:: GIVEN PROBLEM ::
Write the data out again, exactly as given.

:: DATA SHOWN ::

--- BEGIN ---

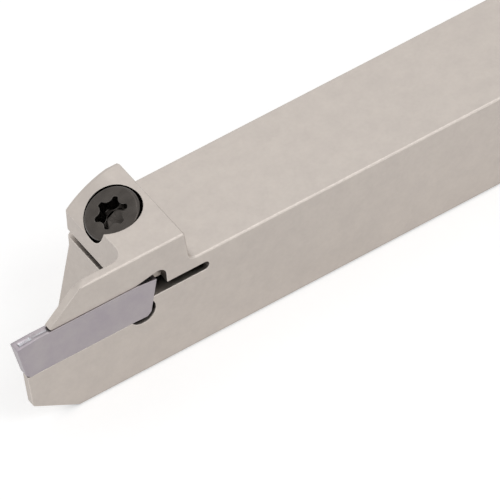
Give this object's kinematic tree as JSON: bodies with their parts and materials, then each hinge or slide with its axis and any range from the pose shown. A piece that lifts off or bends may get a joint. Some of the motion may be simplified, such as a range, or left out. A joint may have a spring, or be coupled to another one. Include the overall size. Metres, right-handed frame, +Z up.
{
  "type": "turning tool holder",
  "caption": "Square-shank parting and grooving tool holder with a thin spring-jaw blade, a long double-ended cutting insert and a tilted six-lobe clamp screw.",
  "frame": {"origin": "on the underside of the shank, half way along the tool and half way across it", "axes": "+X along the shank from the cutting tip to the plain end, -Y towards the front side that carries the blade, +Z up from the shank's underside to the cutting edge"},
  "size_m": [0.12, 0.0162, 0.0219],
  "materials": {
    "nickelled_steel": "satin, fine matt nickel-grey",
    "carbide": "fine ground, slightly violet grey coating",
    "black_oxide_steel": "black oxide, satin"
  },
  "bodies": {
    "holder": {"holder_body": "nickelled_steel", "cutting_insert": "carbide"},
    "screw": {"clamp_screw": "black_oxide_steel"}
  },
  "joints": [
    {"name": "clamp_screw_turn", "type": "hinge", "parent": "holder", "child": "screw", "pos_m": [-0.0391, 0.0015, 0.0203], "axis": [-0.4384, 0, 0.8988], "range_deg": [0, 720]}
  ]
}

--- END ---

:: WRITTEN REPLY ::
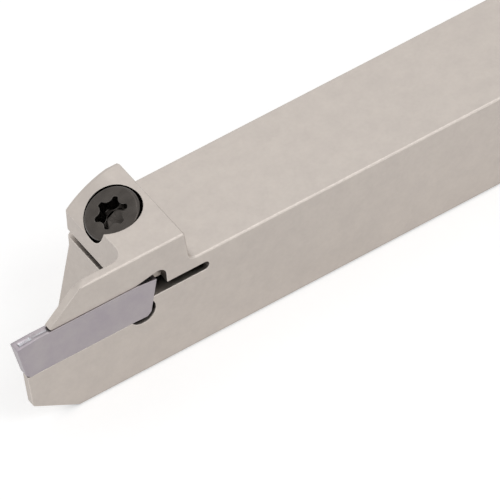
Give this object's kinematic tree as JSON: bodies with their parts and materials, then each hinge or slide with its axis and any range from the pose shown. A piece that lifts off or bends may get a joint. Some of the motion may be simplified, such as a range, or left out. A joint may have a spring, or be coupled to another one. Include the overall size. Metres, right-handed frame, +Z up.
{
  "type": "turning tool holder",
  "caption": "Square-shank parting and grooving tool holder with a thin spring-jaw blade, a long double-ended cutting insert and a tilted six-lobe clamp screw.",
  "frame": {"origin": "on the underside of the shank, half way along the tool and half way across it", "axes": "+X along the shank from the cutting tip to the plain end, -Y towards the front side that carries the blade, +Z up from the shank's underside to the cutting edge"},
  "size_m": [0.12, 0.0162, 0.0219],
  "materials": {
    "nickelled_steel": "satin, fine matt nickel-grey",
    "carbide": "fine ground, slightly violet grey coating",
    "black_oxide_steel": "black oxide, satin"
  },
  "bodies": {
    "holder": {"holder_body": "nickelled_steel", "cutting_insert": "carbide"},
    "screw": {"clamp_screw": "black_oxide_steel"}
  },
  "joints": [
    {"name": "clamp_screw_turn", "type": "hinge", "parent": "holder", "child": "screw", "pos_m": [-0.0391, 0.0015, 0.0203], "axis": [-0.4384, 0, 0.8988], "range_deg": [0, 720]}
  ]
}